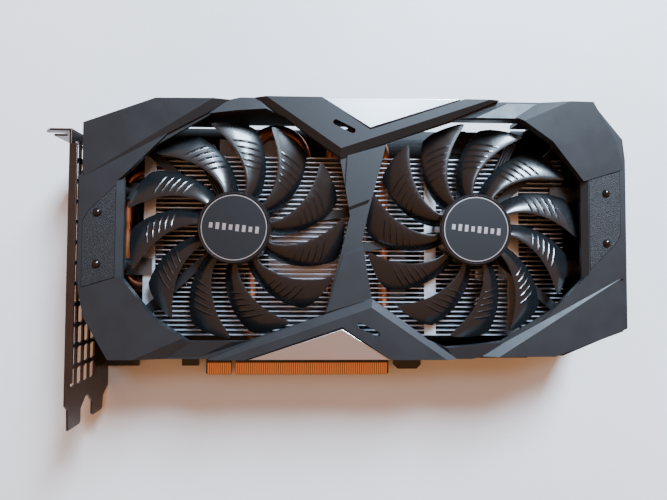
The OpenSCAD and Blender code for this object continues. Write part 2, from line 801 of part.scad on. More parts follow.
module panel_pins() {
    color([0.04, 0.04, 0.045]) place() both_ends() for (p = pin_at) translate(p) {
        rod(pin_d / 2, deck_low, panel_top + tiny);
        intersection() {
            translate([0, 0, panel_top - 0.6]) sphere(r = 1.8);
            rod(2, panel_top, panel_top + 2);
        }
    }
}

// Four straps soldered on the fin ends carry the shroud
module shroud_straps() {
    color([0.5, 0.5, 0.52]) place() both_ends() for (p = strap_spots) difference() {
        box([p[0] - 3.5, p[1] - 3.5, fin_top], [fin_left + 4, p[1] + 3.5, fin_top + 1]);
        translate(p) rod(strap_hole_d / 2, 0, 60);
    }
}

module shroud_screws() {
    color([0.15, 0.15, 0.16]) place() both_ends() for (p = strap_spots) translate(p) difference() {
        union() {
            rod(strap_hole_d / 2, fin_top - tiny, fin_top + 6.5);
            rod(2.2, fin_top - 1.4, fin_top);
        }
        for (a = [0, 90]) rotate(a) box([-1.4, -0.3, fin_top - 2], [1.4, 0.3, fin_top - 0.8]);
    }
}

// Fan parts; the left fan is drawn at its own hub, the right one is turned half round

frame_eye_r = 3.6;
module arm_to(p) {
    length = norm(p);
    rotate(atan2(p[1], p[0])) box([hub_r - 1.5, -1.8, arm_low + 0.2], [length - 2.9, 1.8, arm_top - 0.2]);
    translate(p) rod(frame_eye_r, arm_low, arm_top);
}

module fan_frame(posts, mouth) {
    difference() {
        union() {
            rotate_extrude($fn = 96) polygon([
                [0, arm_low], [hub_r - 0.4, arm_low], [hub_r - 0.4, arm_top + 0.3],
                [stator_r + 0.6, arm_top + 0.3], [stator_r + 0.6, arm_low + 1.5],
                [bearing_r + 1.2, arm_low + 1.5], [bearing_r + 1.2, arm_low + 7],
                [bearing_r, arm_low + 7], [bearing_r, arm_low + 1.2], [0, arm_low + 1.2]
            ]);
            for (p = posts) arm_to(p);
        }
        for (p = posts) translate(p) {
            rod(post_hole_d / 2, 0, 60);
            rod(2.3, 0, arm_low + 0.9);
        }
        // mouth for the leads
        rotate(mouth) box([stator_r - 0.5, -2.6, arm_low + 1.5], [hub_r + 2, 2.6, arm_low + 4]);
    }
}

lead_angle = atan2(header_y - fan_y, -19.45);
left_posts = [corner_posts[0], corner_posts[1], [fan_gap / 2, waist_post + mid_y - fan_y]];
right_posts = [for (p = left_posts) [-p[0], 2 * (mid_y - fan_y) - p[1]]];

module left_fan_frame() {
    color([0.07, 0.07, 0.075]) place() at_left_fan() fan_frame(left_posts, lead_angle);
}

module right_fan_frame() {
    color([0.07, 0.07, 0.075]) place() at_right_fan() fan_frame(right_posts, 180 - lead_angle);
}

module frame_screw() {
    difference() {
        union() {
            rod(post_hole_d / 2, arm_low + 0.8, arm_top + 4.6);
            rod(2.2, arm_low, arm_low + 0.9);
        }
        for (a = [0, 90]) rotate(a) box([-1.3, -0.25, arm_low - 1], [1.3, 0.25, arm_low + 0.4]);
    }
}

module fan_frame_screws() {
    color([0.3, 0.3, 0.32]) place() {
        at_left_fan() for (p = left_posts) translate(p) frame_screw();
        at_right_fan() for (p = right_posts) translate(p) frame_screw();
    }
}

module motor_board() {
    tube(stator_r, bearing_r + 1.2, arm_low + 1.5, arm_low + 2.3);
}

module bearing() {
    tube(bearing_r, shaft_d / 2 + shaft_gap, arm_low + 1.2, arm_low + 7);
}

pole_in = bearing_r + 1.2;
coil_low = arm_low + 2.3;
coil_high = arm_low + 7;
module stator() {
    tube(pole_in + 1.3, pole_in, coil_low + 1, coil_high - 1);
    for (a = [45:90:315]) rotate(a) {
        box([pole_in + 1, -1.1, coil_low + 1], [stator_r - 0.8, 1.1, coil_high - 1]);
        intersection() {
            tube(stator_r, stator_r - 1, coil_low + 1, coil_high - 1);
            box([0, -4.4, 0], [20, 4.4, 60]);
        }
    }
}

module coils() {
    for (a = [45:90:315]) rotate(a) difference() {
        box([pole_in + 1.5, -2, coil_low + 0.2], [stator_r - 1.3, 2, coil_high - 0.2]);
        box([0, -1.1, coil_low + 1], [20, 1.1, coil_high - 1]);
    }
}

// Four leads run out under the blades and drop into the header
lead_r = 0.45;
module leads() {
    drop_at = norm([19.45, header_y - fan_y]);
    lead_z = arm_low + 1.95;
    rotate(lead_angle) for (i = [-1.5:1:1.5]) translate([0, i, 0]) {
        translate([stator_r + 0.1, 0, lead_z]) rotate([0, 90, 0]) cylinder(r = lead_r, h = drop_at - stator_r - 0.1, $fn = 24);
        translate([drop_at, 0, lead_z]) sphere(r = lead_r, $fn = 24);
        translate([drop_at, 0, header_top]) cylinder(r = lead_r, h = lead_z - header_top, $fn = 24);
    }
}

// Blade: points from root to tip, swept towards the leading edge
blade_steps = 7;
chord_steps = 4;
root_r = hub_r - 0.8;
function sweep(r) = 27 * pow(max(0, r / fan_scale - 17) / 28, 1.2);
function half_chord(r) = 9.6 + 1.5 * min(1, max(0, r / fan_scale - 17) / 20);
function reach(u) = fan_r - 0.7 + 0.7 * u;
function rise(r) = (blade_top - blade_low) * (0.86 - 0.06 * (r - root_r) / (fan_r - root_r));
function blade_point(i, j, side) = let (
    u = 2 * j / chord_steps - 1,
    r = root_r + (reach(u) - root_r) * i / blade_steps,
    a = sweep(r) + u * half_chord(r),
    z = (blade_low + blade_top) / 2 + u * rise(r) / 2 - 0.5 * u * u * 0.6 + side * 0.4
) [r * cos(a), r * sin(a), z];

function grid(i, j, k) = k * (blade_steps + 1) * (chord_steps + 1) + i * (chord_steps + 1) + j;
blade_faces = concat(
    [for (i = [0:blade_steps - 1], j = [0:chord_steps - 1]) [grid(i, j, 1), grid(i, j + 1, 1), grid(i + 1, j + 1, 1)]],
    [for (i = [0:blade_steps - 1], j = [0:chord_steps - 1]) [grid(i, j, 1), grid(i + 1, j + 1, 1), grid(i + 1, j, 1)]],
    [for (i = [0:blade_steps - 1], j = [0:chord_steps - 1]) [grid(i, j, 0), grid(i + 1, j + 1, 0), grid(i, j + 1, 0)]],
    [for (i = [0:blade_steps - 1], j = [0:chord_steps - 1]) [grid(i, j, 0), grid(i + 1, j, 0), grid(i + 1, j + 1, 0)]],
    [for (i = [0:blade_steps - 1]) [grid(i, 0, 1), grid(i + 1, 0, 1), grid(i + 1, 0, 0)]],
    [for (i = [0:blade_steps - 1]) [grid(i, 0, 1), grid(i + 1, 0, 0), grid(i, 0, 0)]],
    [for (i = [0:blade_steps - 1]) [grid(i, chord_steps, 1), grid(i + 1, chord_steps, 0), grid(i + 1, chord_steps, 1)]],
    [for (i = [0:blade_steps - 1]) [grid(i, chord_steps, 1), grid(i, chord_steps, 0), grid(i + 1, chord_steps, 0)]],
    [for (j = [0:chord_steps - 1]) [grid(0, j, 1), grid(0, j + 1, 0), grid(0, j + 1, 1)]],
    [for (j = [0:chord_steps - 1]) [grid(0, j, 1), grid(0, j, 0), grid(0, j + 1, 0)]],
    [for (j = [0:chord_steps - 1]) [grid(blade_steps, j, 1), grid(blade_steps, j + 1, 1), grid(blade_steps, j + 1, 0)]],
    [for (j = [0:chord_steps - 1]) [grid(blade_steps, j, 1), grid(blade_steps, j + 1, 0), grid(blade_steps, j, 0)]]
);

module blade() {
    points = [
        for (k = [0:1], i = [0:blade_steps], j = [0:chord_steps]) blade_point(i, j, k == 1 ? 1 : -1)
    ];
    polyhedron(points, blade_faces);
}

module rotor(first_angle) {
    difference() {
        rod(hub_r, spin_low, hub_top);
        rod(hub_r - hub_wall, 0, hub_top - 1.6);
        rod(hub_r - 1.3, hub_top - 0.4, hub_top + 1);
    }
    tube(shaft_d / 2 + 2, shaft_d / 2, arm_low + 7.5, hub_top - 1.6 + tiny);
    for (i = [0:blade_count - 1]) rotate(first_angle + i * 360 / blade_count) blade();
}

module hub_label() {
    rod(hub_r - 1.35, hub_top - 0.4, hub_top - 0.15);
}

module yoke() {
    tube(hub_r - hub_wall, hub_r - hub_wall - yoke_t, spin_low, hub_top - 1.6);
}

module magnet() {
    tube(hub_r - hub_wall - yoke_t, magnet_in, spin_low + 0.2, coil_high);
}

module shaft() {
    rod(shaft_d / 2, arm_low + 1.3, hub_top - 1.6);
}

module left_motor_board() {
    color([0.1, 0.3, 0.15]) place() at_left_fan() motor_board();
}
module right_motor_board() {
    color([0.1, 0.3, 0.15]) place() at_right_fan() motor_board();
}
module left_bearing() {
    color([0.7, 0.55, 0.3]) place() at_left_fan() bearing();
}
module right_bearing() {
    color([0.7, 0.55, 0.3]) place() at_right_fan() bearing();
}
module left_stator() {
    color([0.45, 0.45, 0.48]) place() at_left_fan() stator();
}
module right_stator() {
    color([0.45, 0.45, 0.48]) place() at_right_fan() stator();
}
module left_coils() {
    color([0.75, 0.38, 0.2]) place() at_left_fan() coils();
}
module right_coils() {
    color([0.75, 0.38, 0.2]) place() at_right_fan() coils();
}
module left_fan_leads() {
    color([0.05, 0.05, 0.05]) place() at_left_fan() leads();
}
module right_fan_leads() {
    color([0.05, 0.05, 0.05]) place() at_right_fan() mirror([1, 0, 0]) leads();
}
module left_rotor() {
    color([0.06, 0.065, 0.07]) place() at_left_fan() rotor(34.5);
}
module right_rotor() {
    color([0.06, 0.065, 0.07]) place() at_right_fan() mirror([1, 0, 0]) rotor(180 - 65.6);
}
module left_hub_label() {
    color([0.2, 0.2, 0.22]) place() at_left_fan() hub_label();
}
module right_hub_label() {
    color([0.2, 0.2, 0.22]) place() at_right_fan() hub_label();
}
module left_yoke() {
    color([0.5, 0.5, 0.52]) place() at_left_fan() yoke();
}
module right_yoke() {
    color([0.5, 0.5, 0.52]) place() at_right_fan() yoke();
}
module left_magnet() {
    color([0.15, 0.14, 0.14]) place() at_left_fan() magnet();
}
module right_magnet() {
    color([0.15, 0.14, 0.14]) place() at_right_fan() magnet();
}
module left_shaft() {
    color([0.8, 0.8, 0.82]) place() at_left_fan() shaft();
}
module right_shaft() {
    color([0.8, 0.8, 0.82]) place() at_right_fan() shaft();
}

pcb();
edge_contacts();
gpu_package();
gpu_die();
memory_chips();
memory_pads();
chokes();
power_chips();
capacitors();
control_chips();
power_socket();
power_pins();
hdmi_socket();
hdmi_tongue();
displayport_sockets();
displayport_tongues();
fan_headers();
io_bracket();
bracket_screws();
board_label();
contact_base();
memory_plate();
heat_pipes();
end_pipe();
fin_stack();
cooler_screws();
cooler_washers();
backplate();
backplate_screws();
fan_shroud();
top_accent();
bottom_accent();
left_panel();
right_panel();
panel_pins();
shroud_straps();
shroud_screws();
left_fan_frame();
right_fan_frame();
fan_frame_screws();
left_motor_board();
right_motor_board();
left_bearing();
right_bearing();
left_stator();
right_stator();
left_coils();
right_coils();
left_fan_leads();
right_fan_leads();
left_rotor();
right_rotor();
left_hub_label();
right_hub_label();
left_yoke();
right_yoke();
left_magnet();
right_magnet();
left_shaft();
right_shaft();
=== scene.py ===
"""Looks of a dual-fan graphics card lying on its back on a pale table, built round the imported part."""

import json
import math

import bmesh
import bpy
import numpy as np
from mathutils import Matrix, Vector


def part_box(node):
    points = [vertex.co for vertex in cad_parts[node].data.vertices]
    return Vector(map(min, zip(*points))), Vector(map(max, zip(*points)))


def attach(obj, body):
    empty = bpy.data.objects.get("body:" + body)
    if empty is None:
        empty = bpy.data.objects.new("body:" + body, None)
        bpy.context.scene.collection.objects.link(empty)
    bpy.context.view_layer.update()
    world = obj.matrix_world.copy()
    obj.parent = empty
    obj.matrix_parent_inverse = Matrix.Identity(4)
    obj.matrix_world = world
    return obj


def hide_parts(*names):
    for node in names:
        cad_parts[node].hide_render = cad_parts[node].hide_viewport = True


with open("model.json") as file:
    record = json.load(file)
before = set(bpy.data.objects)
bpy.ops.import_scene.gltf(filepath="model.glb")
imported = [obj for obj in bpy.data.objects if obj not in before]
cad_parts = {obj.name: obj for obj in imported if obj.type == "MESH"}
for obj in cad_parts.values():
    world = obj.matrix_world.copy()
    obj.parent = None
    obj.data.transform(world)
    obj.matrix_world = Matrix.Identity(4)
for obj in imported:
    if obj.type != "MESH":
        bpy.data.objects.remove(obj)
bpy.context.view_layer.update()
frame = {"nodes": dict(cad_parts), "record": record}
MM = 0.001

# Sizes of the fans in millimetres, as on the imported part
BLADES = 11
HUB_RADIUS = 14.75
BLADE_ROOT = 14.0
FAN_RADIUS = 45.0
BLADE_HEIGHT = 6.3
LABEL_RADIUS = 13.35
RIM_STEPS = 240
# Blade rib: first radius, pitch, height and half width
RIB_FIRST, RIB_PITCH, RIB_HEIGHT, RIB_WIDTH = 26.4, 2.55, 0.26, 0.27
# Turn of the first blade on each rotor, in degrees; the right rotor is a mirror image
LEFT_TURN = 34.5
RIGHT_TURN = 180 - 65.6


# Colour and node helpers

def colour(code):
    """sRGB hex code to the linear values a shader socket takes."""
    out = []
    for i in (0, 2, 4):
        c = int(code[i:i + 2], 16) / 255
        out.append(c / 12.92 if c <= 0.04045 else ((c + 0.055) / 1.055) ** 2.4)
    return (*out, 1.0)


def add(tree, kind, values=None, **settings):
    """Adds a node; settings are its properties and values its input sockets."""
    node = tree.nodes.new(kind)
    for key, value in settings.items():
        setattr(node, key, value)
    for key, value in (values or {}).items():
        node.inputs[key].default_value = value
    return node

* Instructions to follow
In the listing above, locate the line with "right_hub_label();" and the line with "bpy.context.scene.collection.objects.link(empty)", then extract exactly those lines and every line between them, and nothing more.

* Answer to this exercise
right_hub_label();
left_yoke();
right_yoke();
left_magnet();
right_magnet();
left_shaft();
right_shaft();
=== scene.py ===
"""Looks of a dual-fan graphics card lying on its back on a pale table, built round the imported part."""

import json
import math

import bmesh
import bpy
import numpy as np
from mathutils import Matrix, Vector


def part_box(node):
    points = [vertex.co for vertex in cad_parts[node].data.vertices]
    return Vector(map(min, zip(*points))), Vector(map(max, zip(*points)))


def attach(obj, body):
    empty = bpy.data.objects.get("body:" + body)
    if empty is None:
        empty = bpy.data.objects.new("body:" + body, None)
        bpy.context.scene.collection.objects.link(empty)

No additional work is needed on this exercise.